### [What you should do]
Repeat all of the data precisely.

# # # # #

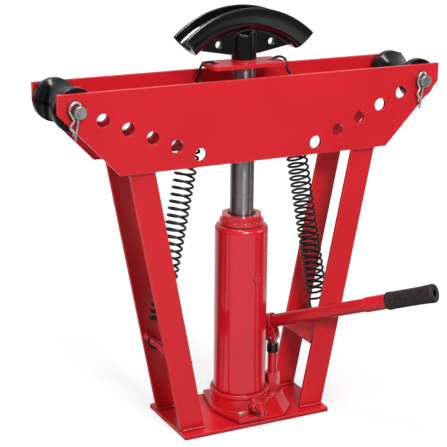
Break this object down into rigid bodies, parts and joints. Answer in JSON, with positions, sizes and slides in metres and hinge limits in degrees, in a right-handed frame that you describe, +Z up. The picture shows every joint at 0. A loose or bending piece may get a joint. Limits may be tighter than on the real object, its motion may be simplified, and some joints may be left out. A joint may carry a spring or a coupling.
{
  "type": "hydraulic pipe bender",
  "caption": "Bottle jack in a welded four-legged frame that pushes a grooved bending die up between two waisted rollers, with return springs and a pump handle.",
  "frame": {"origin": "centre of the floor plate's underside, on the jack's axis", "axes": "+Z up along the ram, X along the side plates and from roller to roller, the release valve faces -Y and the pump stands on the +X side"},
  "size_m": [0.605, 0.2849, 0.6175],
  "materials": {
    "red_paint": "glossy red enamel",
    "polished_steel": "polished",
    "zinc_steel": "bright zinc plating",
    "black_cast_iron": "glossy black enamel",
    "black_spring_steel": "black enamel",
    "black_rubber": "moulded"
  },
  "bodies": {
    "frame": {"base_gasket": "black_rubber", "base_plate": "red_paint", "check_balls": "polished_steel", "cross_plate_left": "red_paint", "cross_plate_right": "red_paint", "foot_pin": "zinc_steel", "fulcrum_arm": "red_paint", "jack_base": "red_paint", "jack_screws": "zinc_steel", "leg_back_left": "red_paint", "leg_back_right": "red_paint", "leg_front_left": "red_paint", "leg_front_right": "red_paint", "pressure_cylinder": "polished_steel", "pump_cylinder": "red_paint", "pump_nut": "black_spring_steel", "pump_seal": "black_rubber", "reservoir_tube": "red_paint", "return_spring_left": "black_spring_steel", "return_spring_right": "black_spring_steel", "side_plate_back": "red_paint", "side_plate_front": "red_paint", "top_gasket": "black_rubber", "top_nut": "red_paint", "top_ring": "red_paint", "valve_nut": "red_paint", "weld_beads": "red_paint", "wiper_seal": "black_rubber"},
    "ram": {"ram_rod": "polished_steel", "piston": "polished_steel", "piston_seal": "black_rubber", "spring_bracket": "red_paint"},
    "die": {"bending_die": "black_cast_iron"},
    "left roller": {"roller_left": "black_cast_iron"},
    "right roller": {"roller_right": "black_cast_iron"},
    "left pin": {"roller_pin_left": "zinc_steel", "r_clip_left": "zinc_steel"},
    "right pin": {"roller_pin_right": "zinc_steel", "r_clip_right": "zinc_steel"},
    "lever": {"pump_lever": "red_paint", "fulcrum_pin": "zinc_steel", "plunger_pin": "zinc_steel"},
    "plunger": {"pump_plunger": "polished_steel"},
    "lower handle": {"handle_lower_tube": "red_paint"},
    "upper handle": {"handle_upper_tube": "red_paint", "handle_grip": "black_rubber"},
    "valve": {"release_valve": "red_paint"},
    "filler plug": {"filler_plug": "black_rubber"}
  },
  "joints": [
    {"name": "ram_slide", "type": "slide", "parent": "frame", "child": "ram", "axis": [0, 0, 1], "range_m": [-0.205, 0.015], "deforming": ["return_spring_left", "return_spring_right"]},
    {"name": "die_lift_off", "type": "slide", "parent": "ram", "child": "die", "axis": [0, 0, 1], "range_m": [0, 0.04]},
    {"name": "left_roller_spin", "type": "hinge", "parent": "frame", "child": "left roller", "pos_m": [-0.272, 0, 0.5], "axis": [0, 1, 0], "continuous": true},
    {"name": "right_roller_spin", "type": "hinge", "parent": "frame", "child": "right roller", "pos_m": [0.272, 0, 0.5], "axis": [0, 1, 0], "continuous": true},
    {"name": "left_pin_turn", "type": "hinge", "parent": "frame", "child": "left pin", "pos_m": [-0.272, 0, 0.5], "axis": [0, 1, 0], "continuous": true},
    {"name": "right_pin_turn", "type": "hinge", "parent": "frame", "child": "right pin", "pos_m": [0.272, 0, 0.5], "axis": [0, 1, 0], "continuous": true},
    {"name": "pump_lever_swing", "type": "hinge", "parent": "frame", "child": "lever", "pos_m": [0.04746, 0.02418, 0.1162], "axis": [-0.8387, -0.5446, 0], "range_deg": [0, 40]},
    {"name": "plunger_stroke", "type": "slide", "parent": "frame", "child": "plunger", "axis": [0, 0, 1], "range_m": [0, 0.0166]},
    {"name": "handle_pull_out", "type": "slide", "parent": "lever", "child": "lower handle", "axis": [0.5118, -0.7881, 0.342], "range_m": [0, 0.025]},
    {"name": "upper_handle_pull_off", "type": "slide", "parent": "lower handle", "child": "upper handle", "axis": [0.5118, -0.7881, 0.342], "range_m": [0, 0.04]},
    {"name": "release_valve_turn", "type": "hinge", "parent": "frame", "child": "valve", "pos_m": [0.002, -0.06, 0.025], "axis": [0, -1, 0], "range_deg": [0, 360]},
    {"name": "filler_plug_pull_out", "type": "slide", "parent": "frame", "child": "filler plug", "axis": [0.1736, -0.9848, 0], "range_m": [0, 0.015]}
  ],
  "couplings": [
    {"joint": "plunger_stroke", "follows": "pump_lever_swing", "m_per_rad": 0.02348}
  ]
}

# # # # #

### [Reply to the exercise]
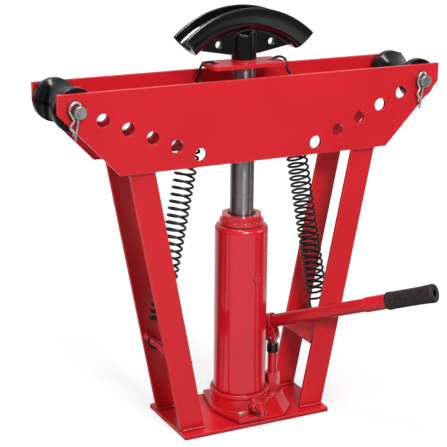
Break this object down into rigid bodies, parts and joints. Answer in JSON, with positions, sizes and slides in metres and hinge limits in degrees, in a right-handed frame that you describe, +Z up. The picture shows every joint at 0. A loose or bending piece may get a joint. Limits may be tighter than on the real object, its motion may be simplified, and some joints may be left out. A joint may carry a spring or a coupling.
{
  "type": "hydraulic pipe bender",
  "caption": "Bottle jack in a welded four-legged frame that pushes a grooved bending die up between two waisted rollers, with return springs and a pump handle.",
  "frame": {"origin": "centre of the floor plate's underside, on the jack's axis", "axes": "+Z up along the ram, X along the side plates and from roller to roller, the release valve faces -Y and the pump stands on the +X side"},
  "size_m": [0.605, 0.2849, 0.6175],
  "materials": {
    "red_paint": "glossy red enamel",
    "polished_steel": "polished",
    "zinc_steel": "bright zinc plating",
    "black_cast_iron": "glossy black enamel",
    "black_spring_steel": "black enamel",
    "black_rubber": "moulded"
  },
  "bodies": {
    "frame": {"base_gasket": "black_rubber", "base_plate": "red_paint", "check_balls": "polished_steel", "cross_plate_left": "red_paint", "cross_plate_right": "red_paint", "foot_pin": "zinc_steel", "fulcrum_arm": "red_paint", "jack_base": "red_paint", "jack_screws": "zinc_steel", "leg_back_left": "red_paint", "leg_back_right": "red_paint", "leg_front_left": "red_paint", "leg_front_right": "red_paint", "pressure_cylinder": "polished_steel", "pump_cylinder": "red_paint", "pump_nut": "black_spring_steel", "pump_seal": "black_rubber", "reservoir_tube": "red_paint", "return_spring_left": "black_spring_steel", "return_spring_right": "black_spring_steel", "side_plate_back": "red_paint", "side_plate_front": "red_paint", "top_gasket": "black_rubber", "top_nut": "red_paint", "top_ring": "red_paint", "valve_nut": "red_paint", "weld_beads": "red_paint", "wiper_seal": "black_rubber"},
    "ram": {"ram_rod": "polished_steel", "piston": "polished_steel", "piston_seal": "black_rubber", "spring_bracket": "red_paint"},
    "die": {"bending_die": "black_cast_iron"},
    "left roller": {"roller_left": "black_cast_iron"},
    "right roller": {"roller_right": "black_cast_iron"},
    "left pin": {"roller_pin_left": "zinc_steel", "r_clip_left": "zinc_steel"},
    "right pin": {"roller_pin_right": "zinc_steel", "r_clip_right": "zinc_steel"},
    "lever": {"pump_lever": "red_paint", "fulcrum_pin": "zinc_steel", "plunger_pin": "zinc_steel"},
    "plunger": {"pump_plunger": "polished_steel"},
    "lower handle": {"handle_lower_tube": "red_paint"},
    "upper handle": {"handle_upper_tube": "red_paint", "handle_grip": "black_rubber"},
    "valve": {"release_valve": "red_paint"},
    "filler plug": {"filler_plug": "black_rubber"}
  },
  "joints": [
    {"name": "ram_slide", "type": "slide", "parent": "frame", "child": "ram", "axis": [0, 0, 1], "range_m": [-0.205, 0.015], "deforming": ["return_spring_left", "return_spring_right"]},
    {"name": "die_lift_off", "type": "slide", "parent": "ram", "child": "die", "axis": [0, 0, 1], "range_m": [0, 0.04]},
    {"name": "left_roller_spin", "type": "hinge", "parent": "frame", "child": "left roller", "pos_m": [-0.272, 0, 0.5], "axis": [0, 1, 0], "continuous": true},
    {"name": "right_roller_spin", "type": "hinge", "parent": "frame", "child": "right roller", "pos_m": [0.272, 0, 0.5], "axis": [0, 1, 0], "continuous": true},
    {"name": "left_pin_turn", "type": "hinge", "parent": "frame", "child": "left pin", "pos_m": [-0.272, 0, 0.5], "axis": [0, 1, 0], "continuous": true},
    {"name": "right_pin_turn", "type": "hinge", "parent": "frame", "child": "right pin", "pos_m": [0.272, 0, 0.5], "axis": [0, 1, 0], "continuous": true},
    {"name": "pump_lever_swing", "type": "hinge", "parent": "frame", "child": "lever", "pos_m": [0.04746, 0.02418, 0.1162], "axis": [-0.8387, -0.5446, 0], "range_deg": [0, 40]},
    {"name": "plunger_stroke", "type": "slide", "parent": "frame", "child": "plunger", "axis": [0, 0, 1], "range_m": [0, 0.0166]},
    {"name": "handle_pull_out", "type": "slide", "parent": "lever", "child": "lower handle", "axis": [0.5118, -0.7881, 0.342], "range_m": [0, 0.025]},
    {"name": "upper_handle_pull_off", "type": "slide", "parent": "lower handle", "child": "upper handle", "axis": [0.5118, -0.7881, 0.342], "range_m": [0, 0.04]},
    {"name": "release_valve_turn", "type": "hinge", "parent": "frame", "child": "valve", "pos_m": [0.002, -0.06, 0.025], "axis": [0, -1, 0], "range_deg": [0, 360]},
    {"name": "filler_plug_pull_out", "type": "slide", "parent": "frame", "child": "filler plug", "axis": [0.1736, -0.9848, 0], "range_m": [0, 0.015]}
  ],
  "couplings": [
    {"joint": "plunger_stroke", "follows": "pump_lever_swing", "m_per_rad": 0.02348}
  ]
}